**Aim**
Reproduce the span that opens at the line containing "Recreate this object as a" and closes at the line containing "from FreeCAD import", both lines included, without alteration and without any other line.
******
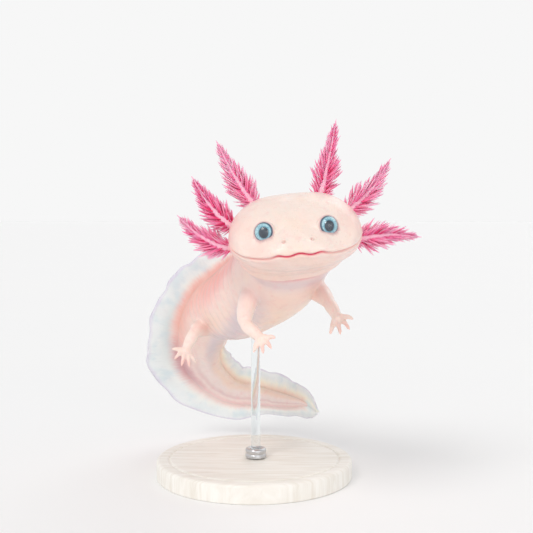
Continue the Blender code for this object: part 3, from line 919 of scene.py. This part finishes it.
def mouth_line(solid):
    """Points on the skin along the mouth, from corner to corner, and how far round the head each is."""
    crown, forward, up, side = head_directions()
    middle = crown + 3 * MM * forward
    turn = np.linspace(-MOUTH_CORNER, MOUTH_CORNER, 331)
    bow = 0.75 * hump(turn, 0, 6.0) + 0.6 * hump(np.abs(turn), 16, 5)
    height = -1.25 - 0.35 * hump(np.abs(turn), 32, 14) + bow + 1.7 * step_up(np.abs(turn), 45, MOUTH_CORNER)
    level = -0.4 * MM
    points = []
    for angle, rise in zip(np.radians(turn), height):
        start = middle + (rise * MM + level) * up
        way = math.cos(angle) * forward + math.sin(angle) * side
        points.append(np.array(solid.ray_cast(Vector(start), Vector(way))[0]))
    return np.array(points), np.abs(turn)


def nearest_on(line, points, chosen):
    """For the chosen points, the nearest of a line's points and how far it is."""
    index = np.zeros(len(points), np.int64)
    apart = np.full(len(points), 1.0)
    rows = np.flatnonzero(chosen)
    for first in range(0, len(rows), NEAR_POINTS):
        part = rows[first : first + NEAR_POINTS]
        gaps = np.linalg.norm(points[part][:, None] - line[None], axis=2)
        index[part] = gaps.argmin(axis=1)
        apart[part] = gaps.min(axis=1)
    return index, apart


def mouth_masks(points, mouth):
    """Height above the mouth's line for the points near it, and how strong and how red it is there."""
    line, turn = mouth
    crown, forward, up, _ = head_directions()
    index, apart = nearest_on(line, points, (points - crown) @ forward > -2 * MM)
    above = (points - line[index]) @ up
    strength = (1 - step_up(turn[index], MOUTH_CORNER - 12, MOUTH_CORNER)) * (apart < 4 * MM)
    return above, strength, 1 - step_up(turn[index], 13, 24)


def shape_mouth(mesh, mouth):
    """The line between the lips, with the upper lip full over the lower."""
    points = places_of(mesh)
    normals = normals_of(mesh)
    above, strength, _ = mouth_masks(points, mouth)
    above = above / MM
    groove = -0.55 * hump(above, -0.05, 0.26)
    upper = 0.26 * hump(above, 0.75, 0.55)
    lower = 0.16 * hump(above, -0.85, 0.5) - 0.18 * hump(above, -1.9, 0.9)
    move = (groove + upper + lower) * strength * MM
    put_places(mesh, points + normals * move[:, None])


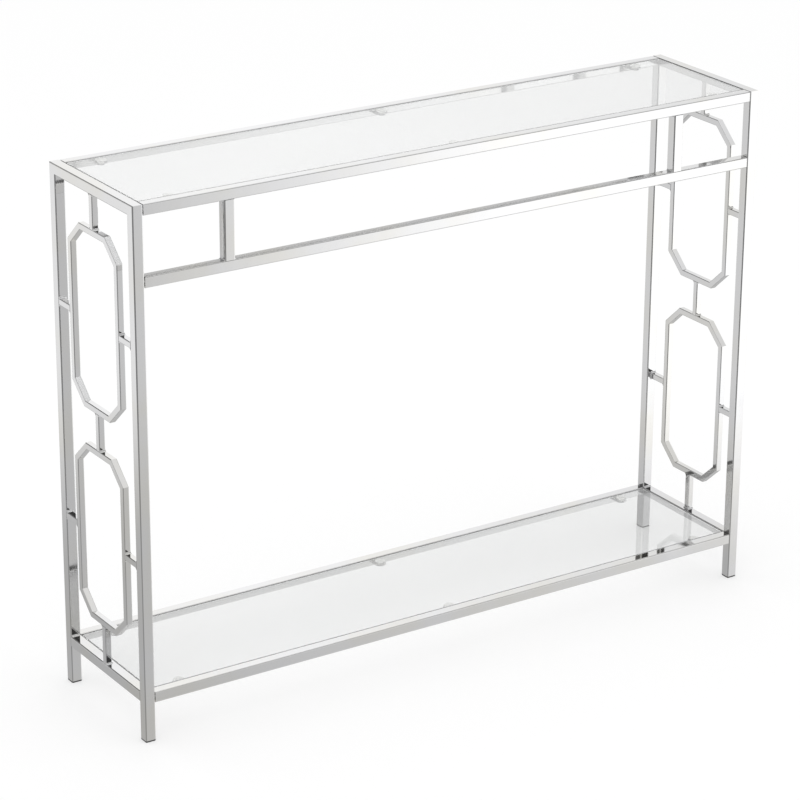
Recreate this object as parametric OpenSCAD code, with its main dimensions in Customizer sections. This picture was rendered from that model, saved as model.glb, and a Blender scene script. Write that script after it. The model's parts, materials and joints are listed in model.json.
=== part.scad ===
// Console table: two welded end frames with octagon fretwork, bolted-on long rails,
// an open front apron and two lift-in glass panels. Millimetres, +Z up, front towards -Y.
// Origin: centre of the footprint, on the floor.

/* [Overall size] */
// Length of the table, outside the end frames
table_w = 1066.8; // [900:0.1:1300]
// Depth of the table, front to back
table_d = 241.3; // [220:0.1:320]
// Height from the floor to the top of the frame
table_h = 800.1; // [790:0.1:900]

/* [Frame tube] */
// Size of the square tube
tube = 16; // [15:0.5:18]
// Wall thickness of the tube
tube_wall = 1.2; // [1:0.1:1.5]
// Outside corner radius of the tube
tube_r = 1.5; // [1.3:0.1:2]

/* [Fretwork] */
// Size of the square bar of the octagons, links and struts
fret_bar = 9.5; // [8:0.5:12]
// Corner radius of the square bar
fret_r = 1; // [0.5:0.1:1.5]
// Width of an octagon from front to back
octagon_w = 144; // [130:1:156]
// Height of an octagon
octagon_h = 272; // [220:1:274]
// Chamfer of an octagon along its width
chamfer_w = 34; // [25:1:45]
// Chamfer of an octagon along its height
chamfer_h = 31; // [20:1:45]
// Gap between the two octagons of an end frame
octagon_gap = 55; // [45:1:65]
// Height of the lower octagon above the bottom cross rail
octagon_lift = 59; // [45:1:70]

/* [Rails] */
// Height of the top of the shelf rails
shelf_top = 76; // [60:1:84]
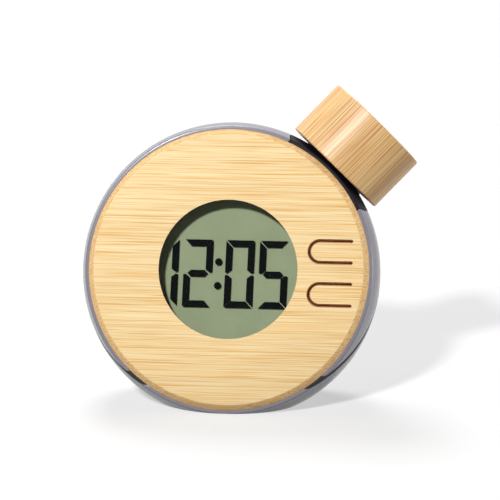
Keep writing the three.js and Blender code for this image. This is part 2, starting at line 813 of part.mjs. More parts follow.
// An insulated lead from an electrode's tab to the back of the circuit board.
function makeLead(tabX, side) {
  const start = coverFront + leadRadius + gap;
  const end = boardBack - leadRadius - gap;
  const y = electrodeCentreY + tabHeight / 2 + leadRadius + gap;
  const depths = [start, start + leadLift, (start + end) / 2, end];
  const path = new THREE.CatmullRomCurve3(leadRoute.map(([aside, up], i) => new THREE.Vector3(
    tabX + side * aside, y + up, depths[i],
  )));
  const section = new THREE.Shape();
  section.absarc(0, 0, leadRadius, 0, 2 * Math.PI, false);
  return toSolid(new THREE.ExtrudeGeometry(section, {
    extrudePath: path, steps: 12, curveSegments: 4, bevelEnabled: false,
  }));
}

// The pieces, from the face to the back
addPiece('bamboo_face', makeFace(), bamboo);
for (const [side, y] of Object.entries(buttonYs)) {
  addPiece(`${side}_button`, makeTongue(y), bamboo);
  addPiece(`${side}_key`, makeKey(y), siliconeGrey);
  addPiece(`${side}_switch_plunger`, makePlunger(y), blackPlastic);
  addPiece(`${side}_switch_body`, makeSwitch(y), steel);
}
addPiece('face_adhesive_ring', ring(faceRadius - adhesiveInset, faceRadius - adhesiveInset - adhesiveWidth,
  seatFront + gap, seatFront + gap + adhesiveThickness), tape);
addPiece('front_shell', makeFrontShell(), casePlastic);
addPiece('rear_shell', makeRearShell(), casePlastic);
addPiece('shell_seal', makeSeal(), blackRubber);
addPiece('display_gasket', ring(displayGasketRadius, windowRadius + gasketInset,
  displayGasketFront - displayGasketThickness, displayGasketFront, capSides), blackRubber);
addPiece('display_front_glass', glassPlate(frontGlassHeight, frontGlassFront), displayGlass);
addPiece('liquid_crystal_layer', makeCrystalLayer(), displayInk);
addPiece('display_rear_glass', glassPlate(rearGlassHeight, rearGlassFront), displayBacking);
for (const [name, side] of [['upper', 1], ['lower', -1]]) {
  addPiece(`${name}_display_connector`, boxSolid(
    [-connectorLength / 2, side * connectorY - connectorThickness / 2, boardFront + gap],
    [connectorLength / 2, side * connectorY + connectorThickness / 2, segmentsFront],
  ), siliconeGrey);
}
addPiece('display_holder', makeHolder(), blackPlastic);
holderScrewAngles.forEach((angle, i) => {
  addPiece(`holder_screw_${i + 1}`, screw(holderScrew, holderScrewRadius, angle, holderBack - gap), steel);
});
addPiece('circuit_board', makeBoard(), boardGreen);
boardScrewAngles.forEach((angle, i) => {
  addPiece(`board_screw_${i + 1}`, screw(boardScrew, boardScrewRadius, angle, boardBack - gap), steel);
});
addPiece('clock_chip', makeChipBlob(), blackPlastic);
addPiece('storage_capacitor', lyingCan(capacitor), blackSleeve);
addPiece('quartz_crystal', lyingCan(crystal), steel);
addPiece('cell_cover', makeCover(), cellPlastic);
addPiece('cell_seal', makeCellSeal(), blackRubber);
addPiece('water_cell', makeCell(), cellPlastic);
for (const [name, x] of Object.entries(electrodeXs)) {
  addPiece(`${name}_electrode`, makeElectrode(x), name.endsWith('copper') ? copper : zinc);
}
addPiece('cell_link_strip', makeLink(), copper);
addPiece('positive_lead', makeLead(electrodeXs.left_copper, 1), redSleeve);
addPiece('negative_lead', makeLead(electrodeXs.right_zinc, -1), blackSleeve);
addPiece('filler_neck', makeNeck(), blackPlastic);
addPiece('cap_washer', onNeck(rod(washerRadius, washerBottom, washerTop, 0, 0, capSides)), blackRubber);
addPiece('cap_insert', makeInsert(), blackPlastic);
addPiece('bamboo_cap', makeCap(), capBamboo);

// Lean the case back and put the middle of its flat at the origin
leaningCase.rotation.x = Math.PI / 2 - leanAngle;
const flatPoint = new THREE.Vector3(0, -rimRadius + flatMiddleDepth * Math.tan(leanAngle), -flatMiddleDepth)
  .applyEuler(leaningCase.rotation);
leaningCase.position.copy(flatPoint).negate();

export default clock;
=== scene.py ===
"""Round desk clock that runs on water: bamboo face and cap, grey moulded case, recessed display.

Each piece is modelled in millimetres in the case frame (X right, Y up along the face, Z out of
the face, origin in the middle of the case's front rim) or in the neck frame (Z out along the
filler neck), and then moved to its place in the row frame in metres.
"""

import logging
import math
from dataclasses import dataclass
from enum import Enum
from typing import Any, Callable, Mapping, Optional, Sequence

import bmesh
import bpy
from mathutils import Matrix, Vector


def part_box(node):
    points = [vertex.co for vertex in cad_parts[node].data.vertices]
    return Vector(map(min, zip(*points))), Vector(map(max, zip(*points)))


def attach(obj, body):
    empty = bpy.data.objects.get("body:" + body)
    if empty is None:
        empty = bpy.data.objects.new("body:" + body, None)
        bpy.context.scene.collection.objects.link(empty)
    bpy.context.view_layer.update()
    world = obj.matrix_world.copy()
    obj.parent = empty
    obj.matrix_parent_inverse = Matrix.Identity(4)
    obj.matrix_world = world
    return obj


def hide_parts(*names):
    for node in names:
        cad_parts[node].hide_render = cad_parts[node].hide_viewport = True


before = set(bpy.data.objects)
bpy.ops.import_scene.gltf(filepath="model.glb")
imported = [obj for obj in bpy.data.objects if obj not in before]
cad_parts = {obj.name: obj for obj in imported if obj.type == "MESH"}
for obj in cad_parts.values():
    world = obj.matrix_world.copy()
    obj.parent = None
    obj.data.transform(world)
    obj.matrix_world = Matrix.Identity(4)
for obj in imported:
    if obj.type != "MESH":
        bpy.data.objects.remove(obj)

LOG = logging.getLogger("clock")
MM = 0.001
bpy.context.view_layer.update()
Point = tuple[float, float]
# Points nearer than this many millimetres are one, and a point this near to a plane is on it.
WELD = 1e-4
FLUSH = 1e-5
# How many millimetres a tool reaches past the solid that it cuts or joins
OVERRUN = 1.0
# Most of a noise's values lie in this range, which a Map Range node spreads over its own.
NOISE_SPREAD = {"From Min": 0.3, "From Max": 0.7}


class Join(Enum):
    """How two solids are combined."""

    ADD = "UNION"
    CUT = "DIFFERENCE"
    KEEP = "INTERSECT"


def half_width(node: str) -> float:
    """Half the width of a CAD node from left to right, in millimetres."""
    low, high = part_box(node)
    return (high.x - low.x) / 2 / MM


@dataclass(frozen=True)
class Placing:
    """How the case stands, and where the neck leaves it."""

    lean: float = math.radians(17)
    rim_radius: float = 39.9
    flat_middle_depth: float = 15.0
    neck_angle: float = math.radians(46.9)
    neck_depth: float = 13.0

    def case(self) -> Matrix:
        """The case frame in the row frame, from millimetres to metres.

        Returns:
            A matrix that leans the case back and sets the middle of its flat at the origin.
        """
        turn = Matrix.Rotation(math.pi / 2 - self.lean, 4, "X")
        flat = Vector((
            0,
            self.flat_middle_depth * math.tan(self.lean) - self.rim_radius,
            -self.flat_middle_depth,
        ))
        return Matrix.Translation(-(turn @ flat) * MM) @ turn @ Matrix.Scale(MM, 4)

    def neck(self) -> Matrix:
        """The neck frame in the row frame, from millimetres to metres."""
        return self.case() @ self.neck_in_case()

    def neck_in_case(self) -> Matrix:
        """The neck frame in the case frame: Z out along the neck, Y out of the face.

        Returns:
            A matrix in millimetres, with its origin on the case's axis at the neck's depth.
        """
        sine, cosine = math.sin(self.neck_angle), math.cos(self.neck_angle)
        return Matrix((
            (-sine, 0, cosine, 0),
            (cosine, 0, sine, 0),
            (0, 1, 0, -self.neck_depth),
            (0, 0, 0, 1),
        ))


PLACING = Placing()
UP_IN_CASE = Vector((0, math.cos(PLACING.lean), math.sin(PLACING.lean)))


# Finishes


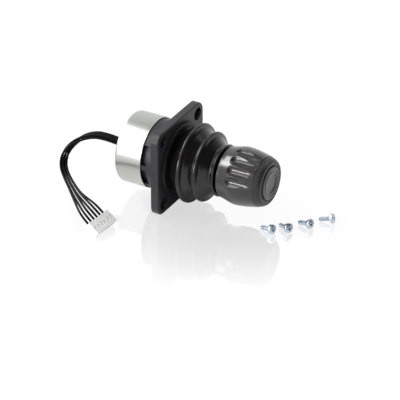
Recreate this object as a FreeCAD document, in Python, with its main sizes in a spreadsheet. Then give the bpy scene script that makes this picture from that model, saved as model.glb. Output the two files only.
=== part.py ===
import FreeCAD, Part

import math
import os

import Sketcher
from FreeCAD import Placement, Rotation, Vector

# Finger joystick for a panel: a square flange with a sealed gimbal behind it, a bellows
# boot and a twist knob with a push button in front of it, a screened can behind it,
# and six loose leads to a plug.
# The lever axis is X, from the can towards the knob. Z is up as the object lies, on the
# lower edge of its flange. The origin is on the lever axis, in the back face of the flange.

# Driving sizes: name, millimetres or degrees, what it is.
SIZES = [
    ("flange_side", 44.45, "square flange across its flats"),
    ("flange_thick", 4.0, "flange, back face to front face"),
    ("flange_corner", 5.2, "radius of the flange corners"),
    ("flange_edge", 0.5, "chamfer round the front of the flange"),
    ("screw_pitch", 33.32, "spacing of the four flange screws, both ways"),
    ("screw_hole", 1.6, "radius of a flange screw hole"),
    ("screw_recess", 3.3, "radius of the recess for a screw head"),
    ("recess_depth", 2.4, "depth of the recess for a screw head"),
    ("mouth_radius", 8.0, "radius of the flange opening for the lever"),
    ("mouth_wall", 1.8, "front wall round that opening"),
    ("neck_radius", 17.2, "outer radius of the neck behind the flange"),
    ("neck_wall", 1.8, "wall of the neck"),
    ("neck_length", 12.2, "neck behind the flange"),
    ("window_front", 5.5, "front edge of the neck windows, behind the flange"),
    ("window_rim", 1.2, "neck left behind the windows"),
    ("post_half", 4.5, "half angle of the narrow posts between windows"),
    ("window_sweep", 33.5, "angle of one window"),
    ("fit_gap", 0.05, "gap of a pushed fit between two housings"),
    ("run_gap", 0.04, "radial gap of a running pin or bush"),
    ("free_gap", 0.3, "gap between parts that move past each other"),
    ("pivot_back", 4.0, "gimbal centre behind the flange's back face"),
    ("pin_radius", 1.0, "radius of the gimbal pins"),
    ("ring_outer", 9.2, "outer radius of the gimbal ring"),
    ("ring_inner", 6.6, "inner radius of the gimbal ring"),
    ("ring_width", 4.6, "width of the gimbal ring along the lever"),
    ("ring_room", 11.2, "radius of the room in the flange for the gimbal ring"),
    ("pin_short", 0.2, "ends of the inner pin inside the ring's outside"),
    ("hub_radius", 5.0, "radius of the lever hub in the ring"),
    ("hub_length", 5.2, "length of the lever hub"),
    ("carrier_wall", 2.2, "wall of the gimbal carrier"),
    ("boss_half", 2.6, "half width of the carrier's pin bosses"),
    ("boss_reach", 9.6, "distance of a boss's inner end from the lever axis"),
    ("boss_root", 0.5, "depth of a boss inside the carrier's wall"),
    ("shaft_radius", 3.0, "radius of the lever shaft"),
    ("shaft_front", 41.5, "front end of the shaft before the flange's back face"),
    ("holder_radius", 3.4, "radius of the magnet holder"),
    ("holder_length", 3.4, "length of the magnet holder"),
    ("magnet_radius", 2.2, "radius of the sensor magnet"),
    ("magnet_length", 2.0, "length of the sensor magnet"),
    ("magnet_room", 1.5, "gap from the magnet to the sensor chips"),
    ("board_gap", 1.25, "gap from a circuit board to the can's wall"),
    ("board_thick", 1.2, "thickness of the circuit boards"),
    ("board_stand", 2.6, "gap from the carrier to the sensor board"),
    ("board_spacing", 3.6, "gap between the two circuit boards"),
    ("sensor_side", 3.0, "side of a sensor chip"),
    ("sensor_height", 0.9, "height of a sensor chip"),
    ("sensor_offset", 3.2, "sensor chips from the lever axis"),
    ("standoff_in", 1.45, "standoff centres inside the carrier's outside"),
    ("standoff_radius", 1.7, "radius of a board standoff"),
    ("board_screw", 0.8, "radius of a board screw"),
    ("board_screw_head", 1.5, "radius of a board screw head"),
    ("board_screw_rise", 0.9, "height of a board screw head"),
    ("board_screw_bite", 3.0, "depth of a board screw in the carrier"),
    ("can_wall", 0.6, "sheet of the can"),
    ("can_front", 8.57, "front edge of the can behind the flange"),
    ("can_room", 2.4, "rear face of the can behind the lead board"),
    ("can_shoulder", 1.7, "radius of the can's rear shoulder"),
    ("grommet_bore", 3.6, "radius of the cable hole in the can"),
    ("grommet_flange", 4.8, "radius of the grommet's two flanges"),
    ("grommet_rise", 1.0, "grommet flange outside the can"),
    ("grommet_edge", 0.6, "chamfer of the outer flange, and thickness of the inner one"),
    ("retainer_rim", 1.5, "width of the boot retainer outside the boot's foot"),
    ("retainer_hold", 1.6, "width of the retainer over the boot's foot"),
    ("retainer_rise", 1.5, "retainer above the flange"),
    ("small_chamfer", 0.4, "chamfer on small edges"),
    ("foot_radius", 17.3, "radius of the boot's foot under the retainer"),
    ("foot_thick", 0.8, "thickness of the boot's foot"),
    ("boot_wall", 0.8, "rubber wall of the boot"),
    ("foot_width", 2.4, "width of the boot's foot"),
    ("valley_b", 14.2, "boot radius between ridges one and two"),
    ("valley_c", 11.2, "boot radius between ridges two and three"),
    ("boot_top_radius", 9.4, "boot radius at its top end"),
    ("ridge_a", 19.9, "radius of the first ridge"),
    ("ridge_b", 17.45, "radius of the second ridge"),
    ("ridge_c", 12.9, "radius of the third ridge"),
    ("ridge_a_place", 12.65, "first ridge before the flange's back face"),
    ("ridge_b_place", 20.25, "second ridge before the flange's back face"),
    ("ridge_c_place", 27.9, "third ridge before the flange's back face"),
    ("ridge_lip", 0.85, "half thickness of a ridge's rounded rim"),
    ("boot_top", 29.4, "top end of the boot before the flange's back face"),
    ("seat_gap", 1.5, "gap from the spring seat to the boot's wall"),
    ("spring_seat_thick", 0.7, "thickness of the spring seat"),
    ("spring_radius", 9.4, "mean radius of the centring spring"),
    ("spring_wire", 1.2, "wire of the centring spring"),
    ("spring_turns", 4.0, "turns of the centring spring"),
    ("spring_top", 22.0, "top of the centring spring before the flange's back face"),
    ("spring_cap_radius", 10.6, "radius of the spring cap on the lever"),
    ("spring_cap_thick", 1.4, "thickness of the spring cap"),
    ("circlip_radius", 4.6, "outer radius of a retaining ring on the lever"),
    ("circlip_thick", 0.6, "thickness of a retaining ring"),
    ("circlip_open", 2.0, "opening of a retaining ring"),
    ("groove_depth", 0.5, "depth of a retaining ring groove"),
    ("collar_radius", 8.5, "radius of the boot collar on the lever"),
    ("collar_length", 3.2, "length of the boot collar"),
    ("knob_rear", 29.8, "rear edge of the knob before the flange's back face"),
    ("knob_collar_radius", 12.75, "radius of the knob's smooth collar"),
    ("knob_radius", 14.4, "largest radius of the knob"),
    ("knob_flare_rear", 31.0, "where the collar starts to flare"),
    ("knob_flare_front", 37.5, "where the grip reaches its full radius"),
    ("grip_front", 50.0, "front end of the grip shell"),
    ("grip_front_radius", 12.6, "radius of the grip at its front end"),
    ("grip_swell", 0.55, "bulge of the grip's side between its two ends"),
    ("collar_taper", 0.10, "widening of the collar up to the flare"),
    ("flare_hollow", 0.08, "hollow of the flare below its chord"),
    ("floor_fillet", 1.0, "chamfer inside the grip's rear corner"),
    ("knob_wall", 2.2, "wall of the grip shell"),
    ("knob_floor", 2.3, "rear wall of the grip shell"),
    ("flute_radius", 3.0, "radius of a finger flute"),
    ("flute_depth", 1.5, "depth of a finger flute"),
    ("flute_rear", 35.4, "rear end of the flutes"),
    ("flute_step", 22.0, "angle from one flute to the next"),
    ("flute_centre", 43.0, "middle of a group of flutes, from the top towards the viewer"),
    ("bezel_rise", 3.3, "front bezel, past the grip"),
    ("bezel_front_radius", 10.9, "radius of the bezel at its front"),
    ("bezel_lip", 1.5, "radius of the bezel's rounded edge"),
    ("bezel_spigot", 2.0, "depth of the bezel's spigot in the grip"),
    ("bezel_step", 0.15, "bezel inside the grip's front edge"),
    ("bezel_widen", 1.0, "widening of the bezel behind its rounded edge"),
    ("well_chamfer", 0.5, "chamfer at the mouth of the button's well"),
    ("button_radius", 8.3, "radius of the push button"),
    ("button_travel", 1.0, "travel of the push button"),
    ("button_rise", 0.5, "button face past the bezel"),
    ("button_seat", 0.6, "shoulder that keeps the button, before the grip's front end"),
    ("button_lip", 0.65, "width and thickness of the button's retaining lip"),
    ("button_wall", 1.1, "wall of the push button"),
    ("button_edge", 0.6, "chamfer of the button's rim, and slope of its dish"),
    ("button_dish", 5.5, "radius of the dished middle of the button"),
    ("button_dish_depth", 0.45, "depth of that dish"),
    ("stem_radius", 1.1, "radius of the button's stem"),
    ("bush_radius", 4.4, "outer radius of the knob bush"),
    ("bush_length", 7.5, "length of the knob bush"),
    ("twist_board_radius", 7.6, "radius of the board inside the knob"),
    ("switch_side", 6.0, "side of the tactile switch"),
    ("switch_height", 3.0, "height of the tactile switch with its plunger up"),
    ("switch_case", 2.5, "height of the switch case"),
    ("sensor_aside", 0.6, "twist sensor beside the switch"),
    ("plunger_radius", 1.2, "radius of the switch plunger"),
    ("switch_floor", 0.4, "floor of the switch case under its plunger"),
    ("twist_magnet_side", 2.6, "side of the twist magnet"),
    ("twist_magnet_length", 3.0, "length of the twist magnet"),
    ("twist_magnet_thick", 2.3, "thickness of the twist magnet"),
    ("twist_magnet_in", 0.1, "top of the twist magnet inside the shell's bore"),
    ("twist_spring_radius", 6.2, "mean radius of the twist spring"),
    ("twist_spring_wire", 1.0, "wire of the twist spring"),
    ("twist_spring_sweep", 320.0, "angle of the twist spring's open ring"),
    ("lead_radius", 0.56, "radius of one insulated lead"),
    ("lead_lane", 0.7, "sideways distance from lead to lead in the grommet"),
    ("lead_layer", 1.25, "height between the two rows of leads in the grommet"),
    ("plug_pitch", 2.5, "pitch of the plug contacts"),
    ("plug_width", 15.4, "width of the plug housing"),
    ("plug_length", 6.8, "length of the plug housing"),
    ("plug_height", 4.4, "height of the plug housing"),
    ("plug_slot", 1.9, "side of a contact cavity"),
    ("plug_slot_depth", 5.2, "depth of a contact cavity from the mating end"),
    ("latch_place", 2.6, "latch window from the plug's lead end"),
    ("latch_length", 2.2, "length of a latch window"),
    ("latch_width", 0.9, "width of a latch window"),
    ("latch_depth", 0.6, "depth of a latch window"),
    ("contact_side", 1.6, "side of a contact"),
    ("contact_wall", 0.3, "sheet of a contact"),
    ("contact_back", 0.6, "contact behind the plug's mating end"),
    ("contact_crimp", 1.6, "closed rear end of a contact"),
    ("plug_yaw", -4.1, "plug turned about the vertical"),
    ("plug_lean", 38.0, "nose of the plug turned down to the table"),
    ("plug_rear", 18.22, "lead end of the plug behind the flange's back face"),
    ("plug_side", 45.59, "middle of the plug to the near side of the lever axis"),
    ("loose_shank", 1.2, "radius of a loose screw's shank"),
    ("loose_length", 6.0, "length of a loose screw's shank"),
    ("loose_head", 2.45, "radius of a loose screw's head"),
    ("loose_rise", 1.9, "height of a loose screw's head"),
    ("loose_slot", 0.8, "width of the cross recess in a loose screw"),
    ("loose_cross", 1.5, "half span of that recess"),
    ("loose_cross_depth", 0.95, "depth of that recess"),
]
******
**Finished answer**
Recreate this object as a FreeCAD document, in Python, with its main sizes in a spreadsheet. Then give the bpy scene script that makes this picture from that model, saved as model.glb. Output the two files only.
=== part.py ===
import FreeCAD, Part

import math
import os

import Sketcher
from FreeCAD import Placement, Rotation, Vector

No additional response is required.